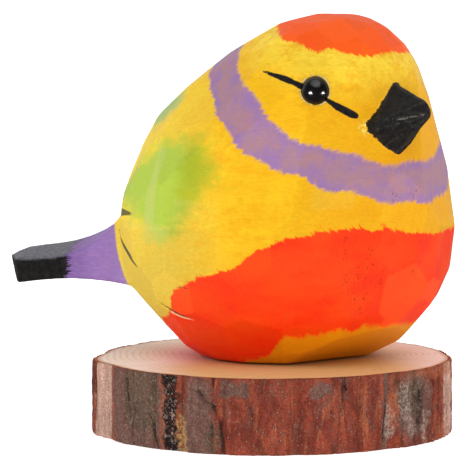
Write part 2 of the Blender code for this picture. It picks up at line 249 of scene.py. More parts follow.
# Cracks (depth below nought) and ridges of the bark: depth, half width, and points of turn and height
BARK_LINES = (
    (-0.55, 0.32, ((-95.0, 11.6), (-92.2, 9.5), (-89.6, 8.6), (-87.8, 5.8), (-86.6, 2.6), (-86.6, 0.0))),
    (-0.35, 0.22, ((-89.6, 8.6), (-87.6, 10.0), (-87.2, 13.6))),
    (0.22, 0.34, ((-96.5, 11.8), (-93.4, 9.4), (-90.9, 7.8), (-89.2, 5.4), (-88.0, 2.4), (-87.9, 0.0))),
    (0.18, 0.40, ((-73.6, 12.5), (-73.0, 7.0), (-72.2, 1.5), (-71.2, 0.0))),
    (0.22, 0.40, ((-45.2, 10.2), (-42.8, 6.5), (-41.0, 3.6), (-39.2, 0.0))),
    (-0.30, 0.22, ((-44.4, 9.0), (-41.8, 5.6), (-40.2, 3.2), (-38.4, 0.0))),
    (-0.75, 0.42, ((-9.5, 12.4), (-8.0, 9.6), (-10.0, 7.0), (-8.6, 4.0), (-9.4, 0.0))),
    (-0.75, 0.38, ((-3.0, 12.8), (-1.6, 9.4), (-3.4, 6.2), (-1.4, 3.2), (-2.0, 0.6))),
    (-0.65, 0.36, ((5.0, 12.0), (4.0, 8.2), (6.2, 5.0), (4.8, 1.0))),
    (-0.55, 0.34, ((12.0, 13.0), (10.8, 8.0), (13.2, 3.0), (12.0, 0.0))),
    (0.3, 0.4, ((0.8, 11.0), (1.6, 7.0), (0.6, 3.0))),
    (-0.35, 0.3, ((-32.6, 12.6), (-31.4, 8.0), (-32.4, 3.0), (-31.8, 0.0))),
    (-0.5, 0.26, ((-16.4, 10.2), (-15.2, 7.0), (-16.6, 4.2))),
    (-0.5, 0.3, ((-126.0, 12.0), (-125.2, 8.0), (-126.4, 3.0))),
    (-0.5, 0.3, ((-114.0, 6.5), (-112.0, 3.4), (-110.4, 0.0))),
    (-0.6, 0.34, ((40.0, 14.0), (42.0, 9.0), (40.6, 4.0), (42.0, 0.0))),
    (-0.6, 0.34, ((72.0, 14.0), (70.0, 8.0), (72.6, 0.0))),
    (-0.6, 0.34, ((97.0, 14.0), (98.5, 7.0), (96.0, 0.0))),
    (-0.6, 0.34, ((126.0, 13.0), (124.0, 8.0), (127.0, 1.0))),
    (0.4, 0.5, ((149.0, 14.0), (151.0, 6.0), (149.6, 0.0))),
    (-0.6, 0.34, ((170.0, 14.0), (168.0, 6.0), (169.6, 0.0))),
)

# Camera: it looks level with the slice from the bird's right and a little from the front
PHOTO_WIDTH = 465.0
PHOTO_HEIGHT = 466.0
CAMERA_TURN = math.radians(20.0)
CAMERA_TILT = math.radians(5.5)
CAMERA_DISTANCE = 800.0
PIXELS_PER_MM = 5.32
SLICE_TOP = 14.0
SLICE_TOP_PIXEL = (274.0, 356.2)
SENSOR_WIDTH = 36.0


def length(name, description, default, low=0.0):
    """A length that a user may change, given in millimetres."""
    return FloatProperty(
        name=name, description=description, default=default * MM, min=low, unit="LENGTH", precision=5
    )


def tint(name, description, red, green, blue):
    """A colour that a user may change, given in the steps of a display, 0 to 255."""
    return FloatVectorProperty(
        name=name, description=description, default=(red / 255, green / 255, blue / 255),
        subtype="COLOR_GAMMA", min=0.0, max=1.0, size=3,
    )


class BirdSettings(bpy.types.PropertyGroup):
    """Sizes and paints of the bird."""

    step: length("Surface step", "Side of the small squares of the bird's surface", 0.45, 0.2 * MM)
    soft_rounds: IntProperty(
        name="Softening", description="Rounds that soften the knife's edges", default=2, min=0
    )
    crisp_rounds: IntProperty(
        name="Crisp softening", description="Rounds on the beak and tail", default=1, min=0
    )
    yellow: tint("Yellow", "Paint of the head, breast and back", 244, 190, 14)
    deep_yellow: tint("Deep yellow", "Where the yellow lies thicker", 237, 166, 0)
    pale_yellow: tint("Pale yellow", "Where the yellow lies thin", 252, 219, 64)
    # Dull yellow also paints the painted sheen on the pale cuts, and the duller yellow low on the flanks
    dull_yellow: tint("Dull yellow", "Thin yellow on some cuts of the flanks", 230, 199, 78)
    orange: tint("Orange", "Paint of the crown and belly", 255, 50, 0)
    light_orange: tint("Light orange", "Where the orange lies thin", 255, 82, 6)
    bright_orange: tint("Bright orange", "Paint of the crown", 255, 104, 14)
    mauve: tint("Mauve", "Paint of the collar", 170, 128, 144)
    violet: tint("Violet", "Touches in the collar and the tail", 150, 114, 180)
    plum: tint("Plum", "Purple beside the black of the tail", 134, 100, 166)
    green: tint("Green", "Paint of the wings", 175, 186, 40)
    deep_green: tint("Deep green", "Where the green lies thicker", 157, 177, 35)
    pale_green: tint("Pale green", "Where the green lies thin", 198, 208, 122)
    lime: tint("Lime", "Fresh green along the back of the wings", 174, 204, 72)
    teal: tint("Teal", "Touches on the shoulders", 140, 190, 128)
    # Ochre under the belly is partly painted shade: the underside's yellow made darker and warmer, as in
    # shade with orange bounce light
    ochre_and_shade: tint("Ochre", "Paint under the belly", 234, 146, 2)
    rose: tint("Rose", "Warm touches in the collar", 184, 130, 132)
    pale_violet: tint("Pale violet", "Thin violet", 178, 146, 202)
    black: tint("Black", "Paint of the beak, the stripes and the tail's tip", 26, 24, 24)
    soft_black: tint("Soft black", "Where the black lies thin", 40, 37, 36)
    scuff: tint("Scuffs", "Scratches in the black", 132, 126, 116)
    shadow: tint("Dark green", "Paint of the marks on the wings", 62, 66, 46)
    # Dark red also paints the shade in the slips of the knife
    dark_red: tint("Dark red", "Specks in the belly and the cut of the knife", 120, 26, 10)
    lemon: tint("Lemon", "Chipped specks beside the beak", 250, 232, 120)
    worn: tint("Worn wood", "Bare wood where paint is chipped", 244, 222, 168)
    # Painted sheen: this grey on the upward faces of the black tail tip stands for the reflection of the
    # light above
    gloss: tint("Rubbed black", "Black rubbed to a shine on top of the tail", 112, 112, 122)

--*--

Give every line of the material again, exactly as it reads.

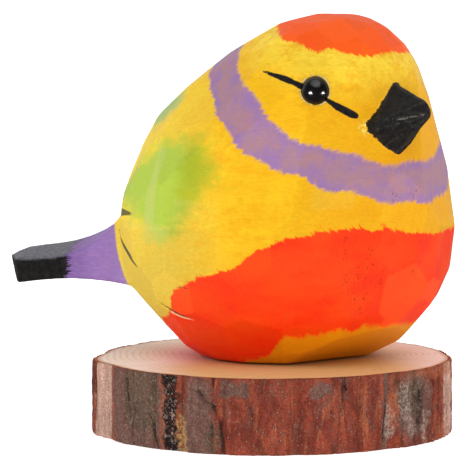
Write part 2 of the Blender code for this picture. It picks up at line 249 of scene.py. More parts follow.
# Cracks (depth below nought) and ridges of the bark: depth, half width, and points of turn and height
BARK_LINES = (
    (-0.55, 0.32, ((-95.0, 11.6), (-92.2, 9.5), (-89.6, 8.6), (-87.8, 5.8), (-86.6, 2.6), (-86.6, 0.0))),
    (-0.35, 0.22, ((-89.6, 8.6), (-87.6, 10.0), (-87.2, 13.6))),
    (0.22, 0.34, ((-96.5, 11.8), (-93.4, 9.4), (-90.9, 7.8), (-89.2, 5.4), (-88.0, 2.4), (-87.9, 0.0))),
    (0.18, 0.40, ((-73.6, 12.5), (-73.0, 7.0), (-72.2, 1.5), (-71.2, 0.0))),
    (0.22, 0.40, ((-45.2, 10.2), (-42.8, 6.5), (-41.0, 3.6), (-39.2, 0.0))),
    (-0.30, 0.22, ((-44.4, 9.0), (-41.8, 5.6), (-40.2, 3.2), (-38.4, 0.0))),
    (-0.75, 0.42, ((-9.5, 12.4), (-8.0, 9.6), (-10.0, 7.0), (-8.6, 4.0), (-9.4, 0.0))),
    (-0.75, 0.38, ((-3.0, 12.8), (-1.6, 9.4), (-3.4, 6.2), (-1.4, 3.2), (-2.0, 0.6))),
    (-0.65, 0.36, ((5.0, 12.0), (4.0, 8.2), (6.2, 5.0), (4.8, 1.0))),
    (-0.55, 0.34, ((12.0, 13.0), (10.8, 8.0), (13.2, 3.0), (12.0, 0.0))),
    (0.3, 0.4, ((0.8, 11.0), (1.6, 7.0), (0.6, 3.0))),
    (-0.35, 0.3, ((-32.6, 12.6), (-31.4, 8.0), (-32.4, 3.0), (-31.8, 0.0))),
    (-0.5, 0.26, ((-16.4, 10.2), (-15.2, 7.0), (-16.6, 4.2))),
    (-0.5, 0.3, ((-126.0, 12.0), (-125.2, 8.0), (-126.4, 3.0))),
    (-0.5, 0.3, ((-114.0, 6.5), (-112.0, 3.4), (-110.4, 0.0))),
    (-0.6, 0.34, ((40.0, 14.0), (42.0, 9.0), (40.6, 4.0), (42.0, 0.0))),
    (-0.6, 0.34, ((72.0, 14.0), (70.0, 8.0), (72.6, 0.0))),
    (-0.6, 0.34, ((97.0, 14.0), (98.5, 7.0), (96.0, 0.0))),
    (-0.6, 0.34, ((126.0, 13.0), (124.0, 8.0), (127.0, 1.0))),
    (0.4, 0.5, ((149.0, 14.0), (151.0, 6.0), (149.6, 0.0))),
    (-0.6, 0.34, ((170.0, 14.0), (168.0, 6.0), (169.6, 0.0))),
)

# Camera: it looks level with the slice from the bird's right and a little from the front
PHOTO_WIDTH = 465.0
PHOTO_HEIGHT = 466.0
CAMERA_TURN = math.radians(20.0)
CAMERA_TILT = math.radians(5.5)
CAMERA_DISTANCE = 800.0
PIXELS_PER_MM = 5.32
SLICE_TOP = 14.0
SLICE_TOP_PIXEL = (274.0, 356.2)
SENSOR_WIDTH = 36.0


def length(name, description, default, low=0.0):
    """A length that a user may change, given in millimetres."""
    return FloatProperty(
        name=name, description=description, default=default * MM, min=low, unit="LENGTH", precision=5
    )


def tint(name, description, red, green, blue):
    """A colour that a user may change, given in the steps of a display, 0 to 255."""
    return FloatVectorProperty(
        name=name, description=description, default=(red / 255, green / 255, blue / 255),
        subtype="COLOR_GAMMA", min=0.0, max=1.0, size=3,
    )


class BirdSettings(bpy.types.PropertyGroup):
    """Sizes and paints of the bird."""

    step: length("Surface step", "Side of the small squares of the bird's surface", 0.45, 0.2 * MM)
    soft_rounds: IntProperty(
        name="Softening", description="Rounds that soften the knife's edges", default=2, min=0
    )
    crisp_rounds: IntProperty(
        name="Crisp softening", description="Rounds on the beak and tail", default=1, min=0
    )
    yellow: tint("Yellow", "Paint of the head, breast and back", 244, 190, 14)
    deep_yellow: tint("Deep yellow", "Where the yellow lies thicker", 237, 166, 0)
    pale_yellow: tint("Pale yellow", "Where the yellow lies thin", 252, 219, 64)
    # Dull yellow also paints the painted sheen on the pale cuts, and the duller yellow low on the flanks
    dull_yellow: tint("Dull yellow", "Thin yellow on some cuts of the flanks", 230, 199, 78)
    orange: tint("Orange", "Paint of the crown and belly", 255, 50, 0)
    light_orange: tint("Light orange", "Where the orange lies thin", 255, 82, 6)
    bright_orange: tint("Bright orange", "Paint of the crown", 255, 104, 14)
    mauve: tint("Mauve", "Paint of the collar", 170, 128, 144)
    violet: tint("Violet", "Touches in the collar and the tail", 150, 114, 180)
    plum: tint("Plum", "Purple beside the black of the tail", 134, 100, 166)
    green: tint("Green", "Paint of the wings", 175, 186, 40)
    deep_green: tint("Deep green", "Where the green lies thicker", 157, 177, 35)
    pale_green: tint("Pale green", "Where the green lies thin", 198, 208, 122)
    lime: tint("Lime", "Fresh green along the back of the wings", 174, 204, 72)
    teal: tint("Teal", "Touches on the shoulders", 140, 190, 128)
    # Ochre under the belly is partly painted shade: the underside's yellow made darker and warmer, as in
    # shade with orange bounce light
    ochre_and_shade: tint("Ochre", "Paint under the belly", 234, 146, 2)
    rose: tint("Rose", "Warm touches in the collar", 184, 130, 132)
    pale_violet: tint("Pale violet", "Thin violet", 178, 146, 202)
    black: tint("Black", "Paint of the beak, the stripes and the tail's tip", 26, 24, 24)
    soft_black: tint("Soft black", "Where the black lies thin", 40, 37, 36)
    scuff: tint("Scuffs", "Scratches in the black", 132, 126, 116)
    shadow: tint("Dark green", "Paint of the marks on the wings", 62, 66, 46)
    # Dark red also paints the shade in the slips of the knife
    dark_red: tint("Dark red", "Specks in the belly and the cut of the knife", 120, 26, 10)
    lemon: tint("Lemon", "Chipped specks beside the beak", 250, 232, 120)
    worn: tint("Worn wood", "Bare wood where paint is chipped", 244, 222, 168)
    # Painted sheen: this grey on the upward faces of the black tail tip stands for the reflection of the
    # light above
    gloss: tint("Rubbed black", "Black rubbed to a shine on top of the tail", 112, 112, 122)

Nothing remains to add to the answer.